# Start of Entries provided

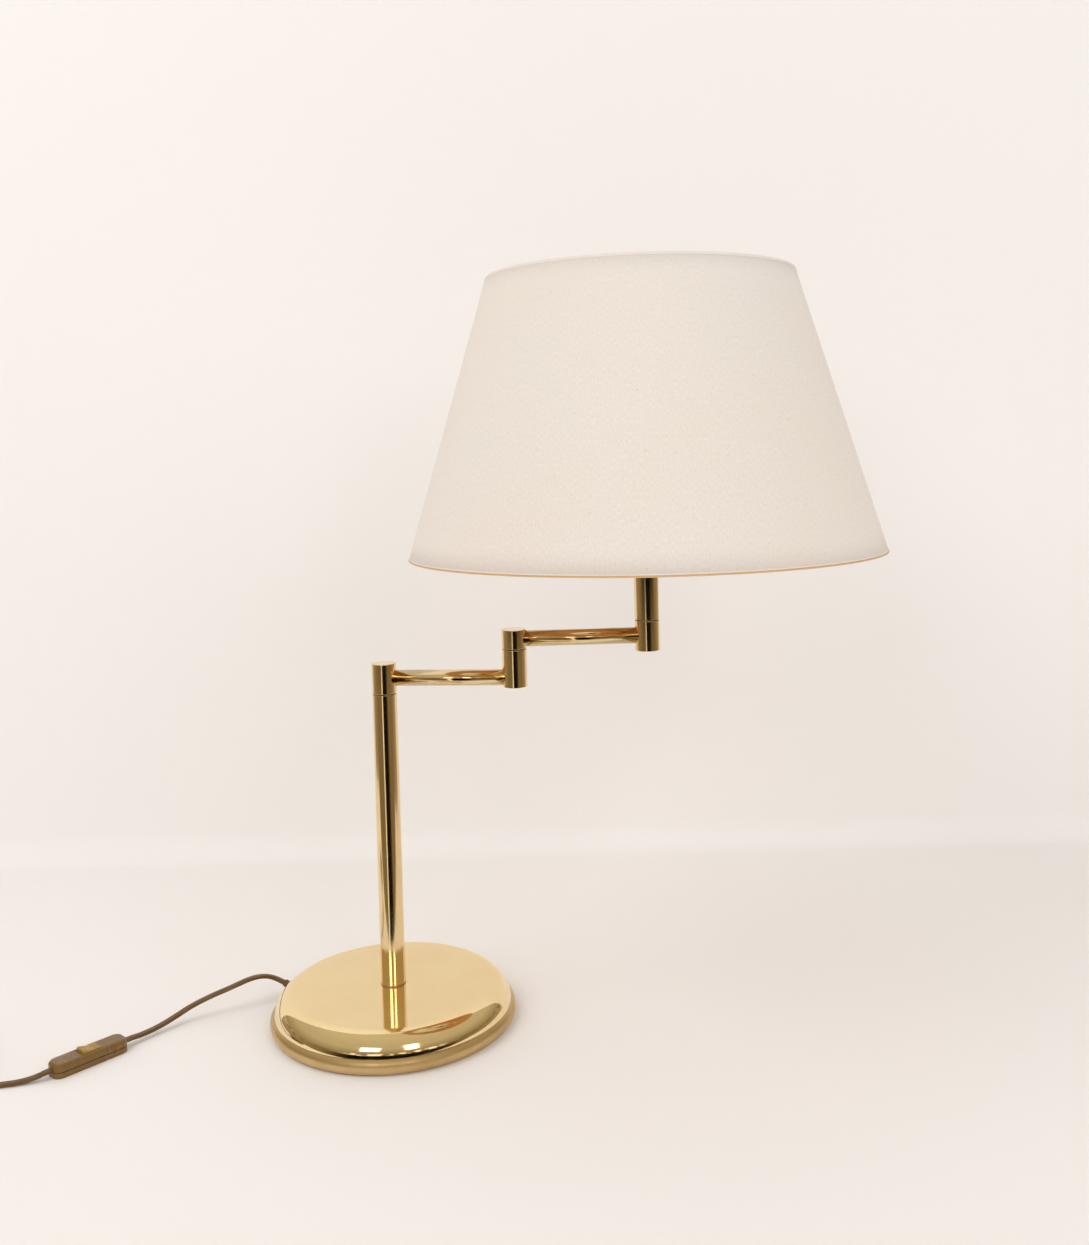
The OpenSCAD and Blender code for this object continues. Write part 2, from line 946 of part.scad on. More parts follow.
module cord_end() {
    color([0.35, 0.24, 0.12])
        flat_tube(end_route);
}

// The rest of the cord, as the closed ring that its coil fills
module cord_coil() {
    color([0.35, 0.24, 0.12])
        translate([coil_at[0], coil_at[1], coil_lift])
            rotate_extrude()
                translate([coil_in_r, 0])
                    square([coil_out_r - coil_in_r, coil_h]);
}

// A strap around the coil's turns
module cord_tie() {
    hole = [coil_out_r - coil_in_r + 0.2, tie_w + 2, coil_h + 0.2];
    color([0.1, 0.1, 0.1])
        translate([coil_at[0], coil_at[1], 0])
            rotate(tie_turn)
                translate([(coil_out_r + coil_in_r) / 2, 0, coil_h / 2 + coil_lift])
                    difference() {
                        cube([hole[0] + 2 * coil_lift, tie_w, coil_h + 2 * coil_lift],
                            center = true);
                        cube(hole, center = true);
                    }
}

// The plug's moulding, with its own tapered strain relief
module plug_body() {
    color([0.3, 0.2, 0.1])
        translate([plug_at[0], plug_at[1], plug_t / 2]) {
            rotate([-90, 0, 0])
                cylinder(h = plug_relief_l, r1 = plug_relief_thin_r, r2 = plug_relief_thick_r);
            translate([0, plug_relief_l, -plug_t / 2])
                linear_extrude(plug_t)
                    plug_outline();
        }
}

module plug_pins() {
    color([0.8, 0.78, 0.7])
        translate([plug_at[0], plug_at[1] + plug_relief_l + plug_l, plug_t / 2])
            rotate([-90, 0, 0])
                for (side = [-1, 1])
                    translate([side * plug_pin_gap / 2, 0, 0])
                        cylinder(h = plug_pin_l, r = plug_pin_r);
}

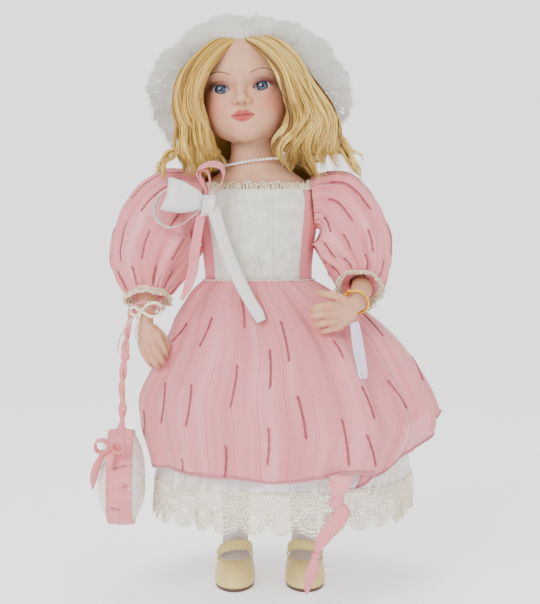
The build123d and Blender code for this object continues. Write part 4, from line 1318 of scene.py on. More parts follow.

# End of Entries provided

● The exercise: Repeat every record, exactly as written.

● Final result:
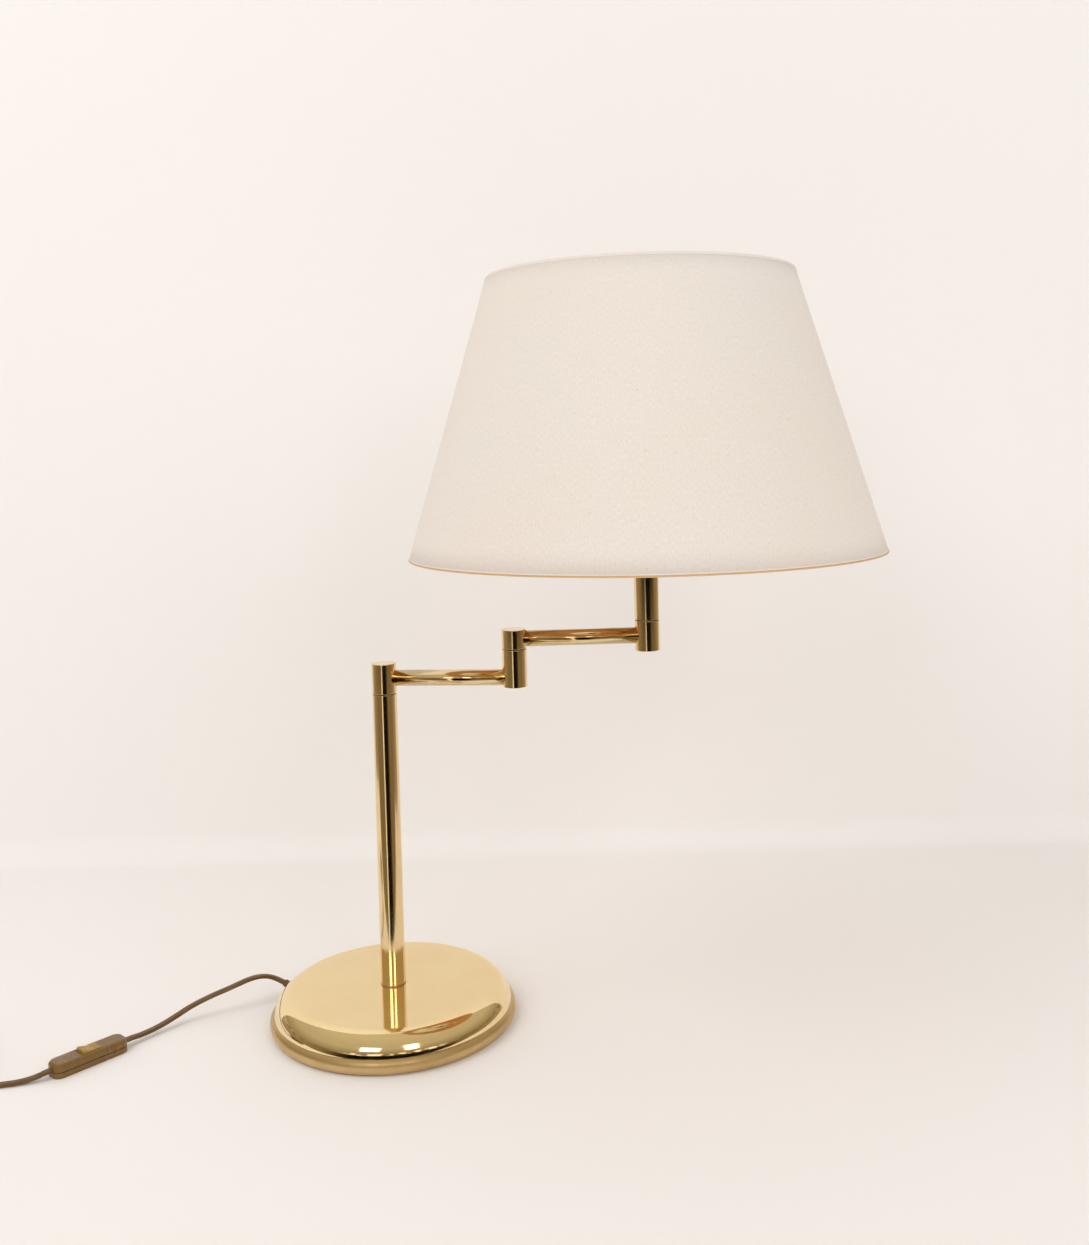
The OpenSCAD and Blender code for this object continues. Write part 2, from line 946 of part.scad on. More parts follow.
module cord_end() {
    color([0.35, 0.24, 0.12])
        flat_tube(end_route);
}

// The rest of the cord, as the closed ring that its coil fills
module cord_coil() {
    color([0.35, 0.24, 0.12])
        translate([coil_at[0], coil_at[1], coil_lift])
            rotate_extrude()
                translate([coil_in_r, 0])
                    square([coil_out_r - coil_in_r, coil_h]);
}

// A strap around the coil's turns
module cord_tie() {
    hole = [coil_out_r - coil_in_r + 0.2, tie_w + 2, coil_h + 0.2];
    color([0.1, 0.1, 0.1])
        translate([coil_at[0], coil_at[1], 0])
            rotate(tie_turn)
                translate([(coil_out_r + coil_in_r) / 2, 0, coil_h / 2 + coil_lift])
                    difference() {
                        cube([hole[0] + 2 * coil_lift, tie_w, coil_h + 2 * coil_lift],
                            center = true);
                        cube(hole, center = true);
                    }
}

// The plug's moulding, with its own tapered strain relief
module plug_body() {
    color([0.3, 0.2, 0.1])
        translate([plug_at[0], plug_at[1], plug_t / 2]) {
            rotate([-90, 0, 0])
                cylinder(h = plug_relief_l, r1 = plug_relief_thin_r, r2 = plug_relief_thick_r);
            translate([0, plug_relief_l, -plug_t / 2])
                linear_extrude(plug_t)
                    plug_outline();
        }
}

module plug_pins() {
    color([0.8, 0.78, 0.7])
        translate([plug_at[0], plug_at[1] + plug_relief_l + plug_l, plug_t / 2])
            rotate([-90, 0, 0])
                for (side = [-1, 1])
                    translate([side * plug_pin_gap / 2, 0, 0])
                        cylinder(h = plug_pin_l, r = plug_pin_r);
}

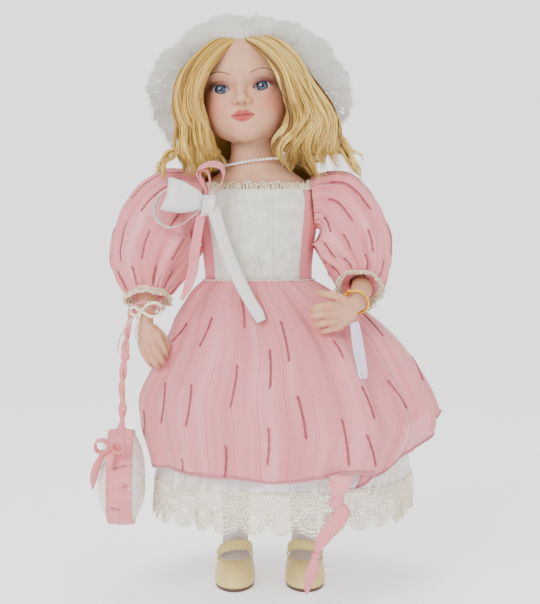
The build123d and Blender code for this object continues. Write part 4, from line 1318 of scene.py on. More parts follow.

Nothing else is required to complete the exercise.